In the entries below, which lines run from the one containing "parts = [make_tub(), make_lid()]" to the one containing "# origin on"? Copy exactly those lines, ends included, and no others.

───── PROVIDED INFORMATION ─────

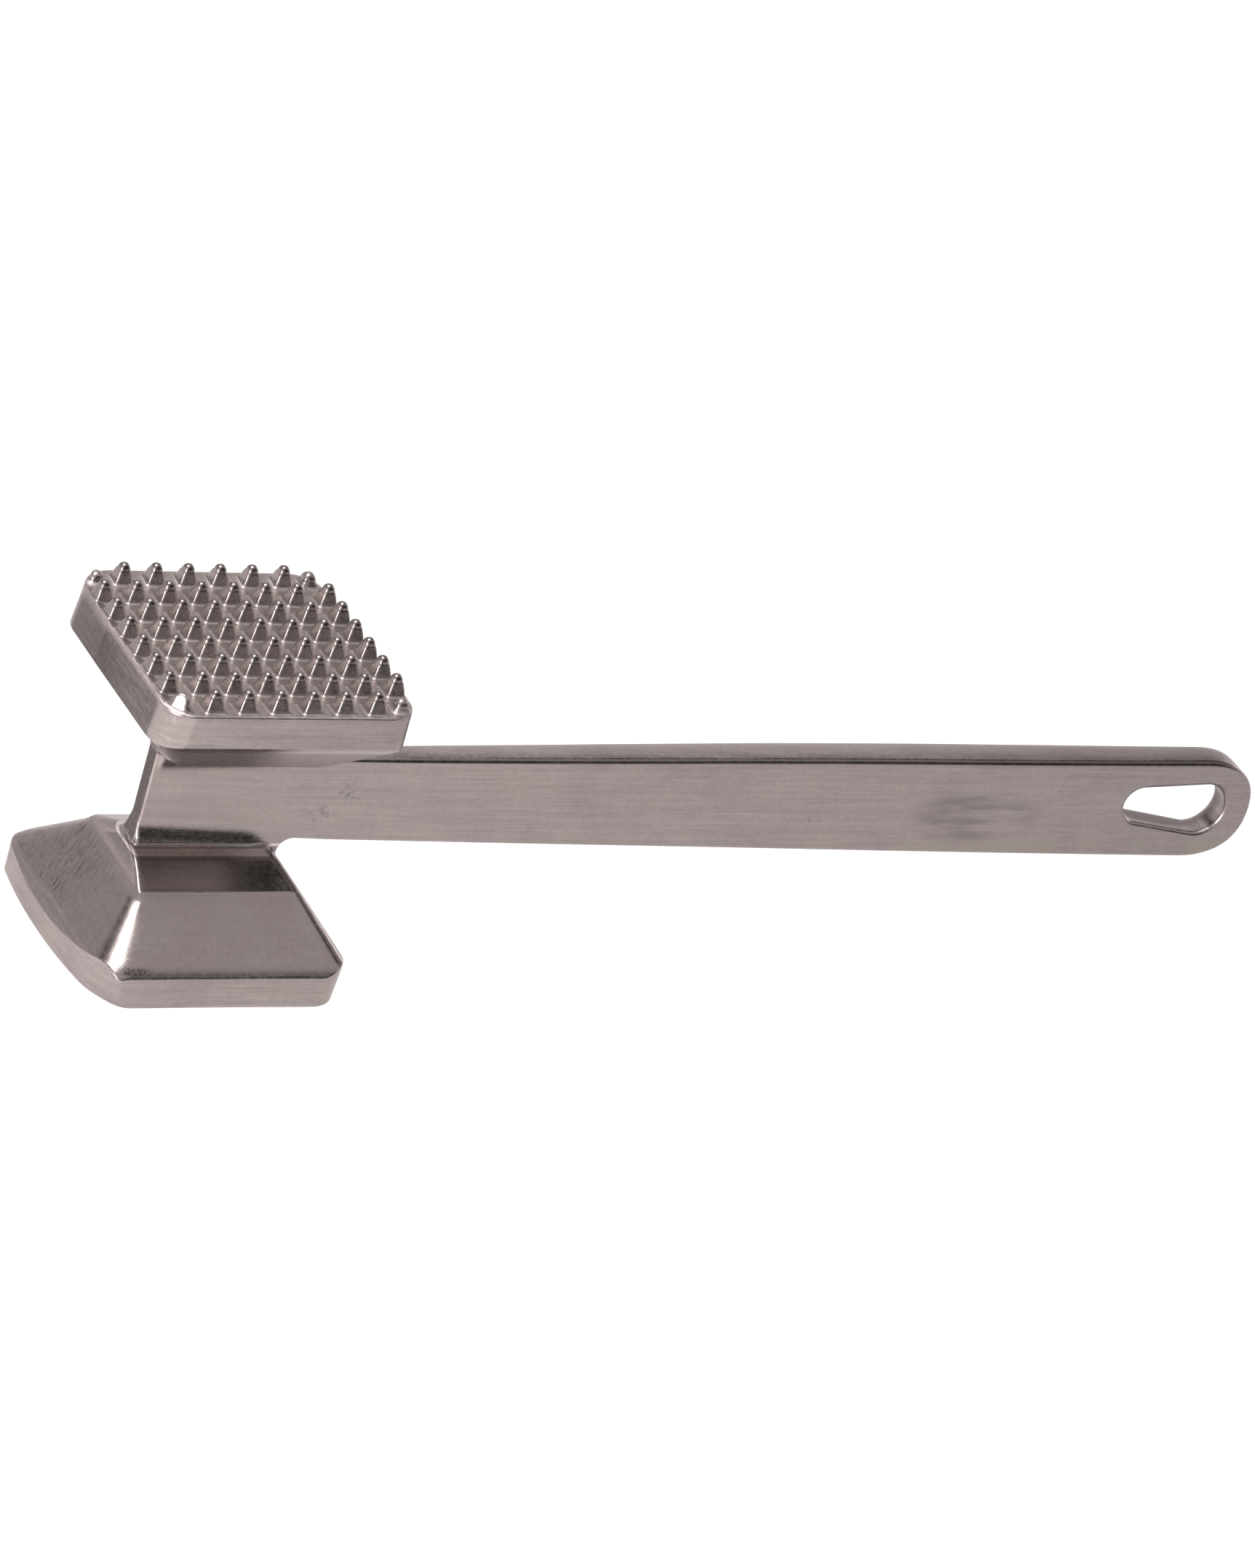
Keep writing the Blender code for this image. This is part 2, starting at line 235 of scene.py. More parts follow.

─────
───── PROVIDED INFORMATION ─────

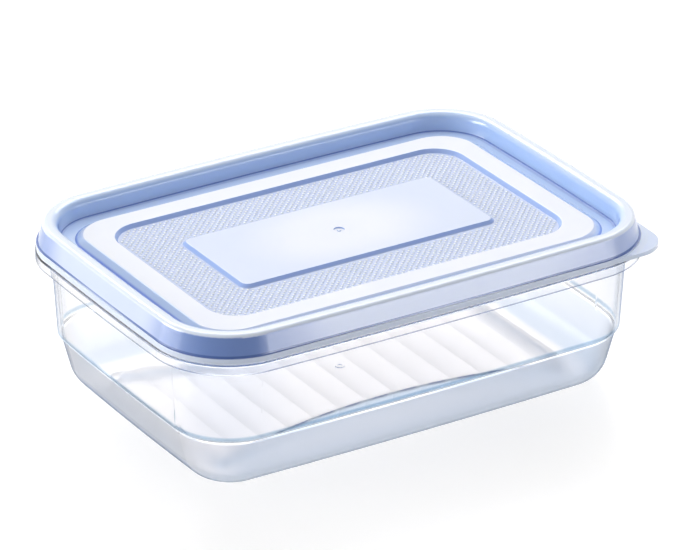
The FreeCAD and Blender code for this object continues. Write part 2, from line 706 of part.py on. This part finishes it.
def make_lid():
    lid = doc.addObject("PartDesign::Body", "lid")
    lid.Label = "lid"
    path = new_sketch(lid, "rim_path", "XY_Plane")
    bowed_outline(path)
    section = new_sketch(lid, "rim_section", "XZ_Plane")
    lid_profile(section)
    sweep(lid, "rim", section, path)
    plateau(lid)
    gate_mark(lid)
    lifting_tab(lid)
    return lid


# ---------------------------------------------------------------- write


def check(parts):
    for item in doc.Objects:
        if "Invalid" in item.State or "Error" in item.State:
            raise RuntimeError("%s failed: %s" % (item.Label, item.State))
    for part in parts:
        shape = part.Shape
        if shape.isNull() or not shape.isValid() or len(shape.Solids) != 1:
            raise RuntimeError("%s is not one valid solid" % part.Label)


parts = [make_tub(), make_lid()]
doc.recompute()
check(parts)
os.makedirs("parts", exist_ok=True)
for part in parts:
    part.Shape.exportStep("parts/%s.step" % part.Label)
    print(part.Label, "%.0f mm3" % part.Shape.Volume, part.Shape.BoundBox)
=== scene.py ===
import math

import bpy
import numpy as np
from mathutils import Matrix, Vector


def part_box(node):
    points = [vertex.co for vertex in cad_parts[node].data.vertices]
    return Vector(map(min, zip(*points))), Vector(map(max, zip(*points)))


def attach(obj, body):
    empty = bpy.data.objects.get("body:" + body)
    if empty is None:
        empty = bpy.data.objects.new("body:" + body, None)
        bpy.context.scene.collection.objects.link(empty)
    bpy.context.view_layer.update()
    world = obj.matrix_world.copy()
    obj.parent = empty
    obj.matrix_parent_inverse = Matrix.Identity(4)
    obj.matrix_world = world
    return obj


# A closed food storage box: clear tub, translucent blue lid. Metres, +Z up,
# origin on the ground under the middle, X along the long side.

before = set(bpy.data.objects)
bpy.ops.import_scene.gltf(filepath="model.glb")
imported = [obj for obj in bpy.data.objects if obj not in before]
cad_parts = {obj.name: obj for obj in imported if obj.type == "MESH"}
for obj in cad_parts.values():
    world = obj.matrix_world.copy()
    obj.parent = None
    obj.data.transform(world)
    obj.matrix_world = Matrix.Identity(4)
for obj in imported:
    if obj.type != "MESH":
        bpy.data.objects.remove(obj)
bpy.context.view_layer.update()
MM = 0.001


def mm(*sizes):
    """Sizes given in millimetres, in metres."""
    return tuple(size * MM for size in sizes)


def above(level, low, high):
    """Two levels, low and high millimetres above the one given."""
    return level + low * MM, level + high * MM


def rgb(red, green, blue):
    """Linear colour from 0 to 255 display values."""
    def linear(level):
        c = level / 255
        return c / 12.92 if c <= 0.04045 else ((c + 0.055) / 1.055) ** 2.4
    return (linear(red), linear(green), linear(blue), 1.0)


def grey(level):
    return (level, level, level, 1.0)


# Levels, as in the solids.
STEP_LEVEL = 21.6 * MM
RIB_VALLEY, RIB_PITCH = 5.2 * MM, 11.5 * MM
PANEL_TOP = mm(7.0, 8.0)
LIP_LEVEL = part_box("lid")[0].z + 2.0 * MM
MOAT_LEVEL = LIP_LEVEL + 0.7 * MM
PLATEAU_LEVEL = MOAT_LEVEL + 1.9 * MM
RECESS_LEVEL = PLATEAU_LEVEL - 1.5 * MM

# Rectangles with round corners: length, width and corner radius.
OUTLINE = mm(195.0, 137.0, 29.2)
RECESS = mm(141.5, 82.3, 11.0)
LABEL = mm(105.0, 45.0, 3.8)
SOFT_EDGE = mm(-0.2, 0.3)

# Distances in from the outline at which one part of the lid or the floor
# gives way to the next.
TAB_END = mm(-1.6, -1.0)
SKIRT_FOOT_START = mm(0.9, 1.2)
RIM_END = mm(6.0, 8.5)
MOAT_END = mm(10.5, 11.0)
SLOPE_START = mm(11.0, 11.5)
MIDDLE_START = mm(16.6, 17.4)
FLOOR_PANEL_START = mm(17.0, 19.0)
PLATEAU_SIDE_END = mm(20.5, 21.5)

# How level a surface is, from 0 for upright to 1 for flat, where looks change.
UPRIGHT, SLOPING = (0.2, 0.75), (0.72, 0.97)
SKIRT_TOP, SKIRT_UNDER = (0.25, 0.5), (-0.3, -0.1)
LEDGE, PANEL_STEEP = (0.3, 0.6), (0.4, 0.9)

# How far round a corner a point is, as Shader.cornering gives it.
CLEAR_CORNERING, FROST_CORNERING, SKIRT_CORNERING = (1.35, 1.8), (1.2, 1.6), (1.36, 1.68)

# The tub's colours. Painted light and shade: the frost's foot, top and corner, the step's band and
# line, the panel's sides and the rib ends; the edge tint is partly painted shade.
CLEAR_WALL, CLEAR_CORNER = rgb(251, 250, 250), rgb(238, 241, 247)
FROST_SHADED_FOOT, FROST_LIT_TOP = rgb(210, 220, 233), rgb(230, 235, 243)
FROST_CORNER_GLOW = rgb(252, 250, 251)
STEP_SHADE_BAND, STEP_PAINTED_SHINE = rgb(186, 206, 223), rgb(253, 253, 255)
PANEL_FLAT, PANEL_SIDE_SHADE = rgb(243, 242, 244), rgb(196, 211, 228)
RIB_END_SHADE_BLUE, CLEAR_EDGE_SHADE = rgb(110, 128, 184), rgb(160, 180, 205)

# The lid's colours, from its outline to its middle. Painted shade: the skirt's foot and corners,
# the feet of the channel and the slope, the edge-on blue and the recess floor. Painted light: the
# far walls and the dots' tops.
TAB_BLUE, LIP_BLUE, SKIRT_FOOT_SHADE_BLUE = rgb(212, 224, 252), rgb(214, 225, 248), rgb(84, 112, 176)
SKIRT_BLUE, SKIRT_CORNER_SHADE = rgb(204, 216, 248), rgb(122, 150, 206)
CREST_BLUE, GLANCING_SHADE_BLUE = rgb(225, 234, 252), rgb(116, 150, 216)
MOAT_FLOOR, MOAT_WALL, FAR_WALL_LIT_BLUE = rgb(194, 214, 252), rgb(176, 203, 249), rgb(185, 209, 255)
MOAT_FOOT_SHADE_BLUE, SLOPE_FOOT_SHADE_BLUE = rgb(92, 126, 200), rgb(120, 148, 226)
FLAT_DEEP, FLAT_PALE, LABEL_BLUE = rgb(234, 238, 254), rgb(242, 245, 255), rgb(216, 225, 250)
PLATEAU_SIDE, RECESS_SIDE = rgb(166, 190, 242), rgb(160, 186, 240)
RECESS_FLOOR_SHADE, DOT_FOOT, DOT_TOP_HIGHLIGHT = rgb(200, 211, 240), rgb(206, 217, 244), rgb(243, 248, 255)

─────
───── PROVIDED INFORMATION ─────

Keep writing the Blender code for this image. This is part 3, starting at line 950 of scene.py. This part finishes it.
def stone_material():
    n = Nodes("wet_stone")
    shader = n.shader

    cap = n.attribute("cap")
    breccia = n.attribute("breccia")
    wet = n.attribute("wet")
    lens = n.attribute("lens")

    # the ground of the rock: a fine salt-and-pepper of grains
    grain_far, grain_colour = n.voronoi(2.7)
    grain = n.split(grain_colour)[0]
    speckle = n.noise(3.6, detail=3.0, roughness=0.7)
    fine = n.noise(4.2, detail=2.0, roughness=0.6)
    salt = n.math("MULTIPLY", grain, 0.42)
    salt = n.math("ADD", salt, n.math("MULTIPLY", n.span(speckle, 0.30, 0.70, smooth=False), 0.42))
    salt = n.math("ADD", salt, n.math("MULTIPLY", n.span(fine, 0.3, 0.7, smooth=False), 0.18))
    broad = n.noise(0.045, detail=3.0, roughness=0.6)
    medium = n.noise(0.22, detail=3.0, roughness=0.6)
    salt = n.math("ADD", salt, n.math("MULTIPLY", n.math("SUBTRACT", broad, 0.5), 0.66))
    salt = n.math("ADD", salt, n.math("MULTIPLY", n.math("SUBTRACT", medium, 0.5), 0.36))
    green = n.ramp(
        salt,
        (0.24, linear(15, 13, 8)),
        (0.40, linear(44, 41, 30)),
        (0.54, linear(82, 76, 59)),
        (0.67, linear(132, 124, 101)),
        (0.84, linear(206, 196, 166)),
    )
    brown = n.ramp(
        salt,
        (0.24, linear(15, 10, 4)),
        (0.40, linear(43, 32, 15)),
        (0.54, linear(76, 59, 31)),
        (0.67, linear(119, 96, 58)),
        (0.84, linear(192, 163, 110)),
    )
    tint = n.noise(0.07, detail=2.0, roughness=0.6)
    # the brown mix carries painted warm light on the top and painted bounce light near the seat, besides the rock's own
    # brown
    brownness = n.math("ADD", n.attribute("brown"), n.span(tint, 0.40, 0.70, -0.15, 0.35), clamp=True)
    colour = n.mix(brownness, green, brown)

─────

→ ANSWER FOR THIS EXERCISE:
parts = [make_tub(), make_lid()]
doc.recompute()
check(parts)
os.makedirs("parts", exist_ok=True)
for part in parts:
    part.Shape.exportStep("parts/%s.step" % part.Label)
    print(part.Label, "%.0f mm3" % part.Shape.Volume, part.Shape.BoundBox)
=== scene.py ===
import math

import bpy
import numpy as np
from mathutils import Matrix, Vector


def part_box(node):
    points = [vertex.co for vertex in cad_parts[node].data.vertices]
    return Vector(map(min, zip(*points))), Vector(map(max, zip(*points)))


def attach(obj, body):
    empty = bpy.data.objects.get("body:" + body)
    if empty is None:
        empty = bpy.data.objects.new("body:" + body, None)
        bpy.context.scene.collection.objects.link(empty)
    bpy.context.view_layer.update()
    world = obj.matrix_world.copy()
    obj.parent = empty
    obj.matrix_parent_inverse = Matrix.Identity(4)
    obj.matrix_world = world
    return obj


# A closed food storage box: clear tub, translucent blue lid. Metres, +Z up,
# origin on the ground under the middle, X along the long side.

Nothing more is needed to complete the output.